Тем временем, моя тетя Люся вышла замуж и у нее родился Дима. Теперь дедушка с бабушкой ездили к ней для того, чтобы помогать. Меня они брали с собой. Тетя жила в Большом Девятинском переулке в старом доме напротив американского посольства. В подъезде было всегда темно и очень сильно пахло кошками. По узкой деревянной лестнице мы поднимались на второй этаж и звонили. Дверь с торчащими из под кожзаменителевой обивки кусками утеплителя открывалась и мы попадали на кухню. В квартире жило несколько семей и тетя жаловалась на то, что соседи воруют из суповой кастрюли мясо. В небольшом коридоре перед входом в комнату на стене вместо обоев висела огромная карта мира. Мне очень нравилось ее разглядывать. За дверью находилась комната. Она не была очень большой. В ней и обитала тетя с мужем, дядей Володей, и маленьким сыном. В комнате был выгорожен угол и в нем, за ситцевой занавеской жила вторая Димина бабушка. Она там спала и там же работала. Она не ходила на завод, как мой папа или в магазин, как моя бабушка, а занималась переводами дома. Она знала много иностранных языков и из-за занавески постоянно слышался стук печатающей машинки. Это была серьезная женщина. Она курила папиросы «Казбек» из картонной коробки с изображением всадника на фоне гор. И я совсем не мог себе представить, что она может кидаться в кого-нибудь очешником. В комнате тети Люси было совсем немного мебели, а все свободное пространство было занято полками с книгами и журналами. Пока родственники занимались с моим совсем ещё маленьким младшим братом, я рассматривал журналы, альбомы с репродукциями картин и атласы с цветными изображениями представителей флоры и фауны.. На «Фрунзенской» тоже была большая и тяжелая книга «Третьяковская галерея», но ее я знал почти наизусть, а здесь мне всякий раз давали что-то новое и интересное.

Я по-прежнему ходил в детский сад. Несколько раз в году у нас были праздники, вернее они просто были, а мы готовили к ним концертные программы. Воспитательницы давали нам задания и помогали их выполнить. К Новому году мы разучивали танец под песенку «Мишка с куклой бойко топают». Я был мишкой, а моя партнерша – куклой. Сначала под музыку мы громко топали ногами, а потом крутили головами и смеялись, показывая, как нам весело. В другом номере, уже к 8 марта, я рассказывал про то, что «А для милой мамочки испеку два пряничка». Надо сказать, что, выступая перед родителями, я жутко волновался и стеснялся и поэтому «глотал» буквы целыми словами.

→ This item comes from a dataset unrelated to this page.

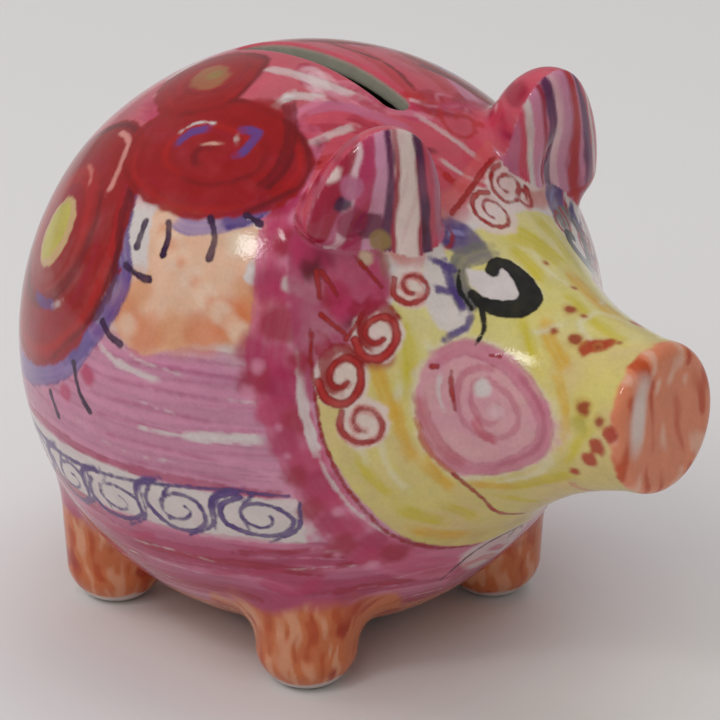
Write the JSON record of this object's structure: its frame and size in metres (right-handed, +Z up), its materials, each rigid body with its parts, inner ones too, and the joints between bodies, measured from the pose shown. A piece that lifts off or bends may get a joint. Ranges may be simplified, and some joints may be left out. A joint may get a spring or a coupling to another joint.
{
  "type": "piggy bank",
  "caption": "Round hand-painted ceramic pig bank with a coin slot in its crown, a trumpet snout, cupped ears, stub feet and a rubber belly stopper.",
  "frame": {"origin": "on the surface the feet stand on, under the middle of the pig's length", "axes": "+X is the way the pig looks, +Y its left side, +Z up"},
  "size_m": [0.1633, 0.12, 0.1203],
  "materials": {
    "body_glaze": "gloss glaze over brushed pink and magenta colour",
    "snout_glaze": "gloss glaze over yellow wash",
    "nose_glaze": "gloss glaze over streaky orange",
    "ear_glaze": "gloss glaze over pink stripes",
    "foot_glaze": "gloss glaze over orange wash, bare rim below",
    "tail_glaze": "gloss glaze over pink",
    "stopper_rubber": "soft matt rubber"
  },
  "bodies": {
    "pig": {"body_shell": "body_glaze", "snout": "snout_glaze", "nose_disc": "nose_glaze", "left_ear": "ear_glaze", "right_ear": "ear_glaze", "front_left_foot": "foot_glaze", "front_right_foot": "foot_glaze", "rear_left_foot": "foot_glaze", "rear_right_foot": "foot_glaze", "tail": "tail_glaze"},
    "stopper": {"belly_stopper": "stopper_rubber"}
  },
  "joints": [
    {"name": "stopper_pull", "type": "slide", "parent": "pig", "child": "stopper", "axis": [0, 0, -1], "range_m": [0, 0.022]}
  ]
}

Однажды в садик привезли новые стульчики, взамен старых. Взрослые говорили, что они «румынские». Лидия Васильевна сказала, что первыми на них могут посидеть те, кто лучше всех себя ведет. Посреди зала поставили два новых стульчика и она пригласила меня и еще одну девочку. Я сидел, вцепившись двумя руками в сиденье, и думал о том, что воспитательница, наверное, забыла и про разбитое стекло, и про голубя…

Нас не часто выводили за ворота прогулочного дворика. В тот раз нам помогали одеваться оба воспитателя и еще двое родителей. На улице нас построили парами и куда-то повели. Шли не очень долго. А потом увидели Кремль. Мы стояли в очереди на Красной площади и уже знали, что идем смотреть мертвого Ленина. То, что я увидел в Мавзолее мне было не очень по душе, зато понравились румяные солдаты с ружьями у входа.

Весна у нас наступала в начале мая. Дедушка с бабушкой перебирались на дачу, в дом. В это же время папа, забирая меня в очередную субботу домой, собирал из моего ящичка все вещи и, о чем-то предупредив воспитательницу, брал в одну руку сумку, во вторую – мою ладошку и мы с ним уходили до сентября. В этот раз было так же. Только осенью мне надо было идти в школу. Покидая садик, я не очень задумывался о том, что больше никогда его не увижу. Сейчас, спустя пятьдесят лет, я отыскал его на панорамных видах в Яндексе. Производственный корпус и отделение милиции, что огораживали прогулочный дворик, снесли. А само здание с воротами и калиткой стоит, как и прежде, только цвет поменяло. Пишут, что там сейчас размещена гимназия.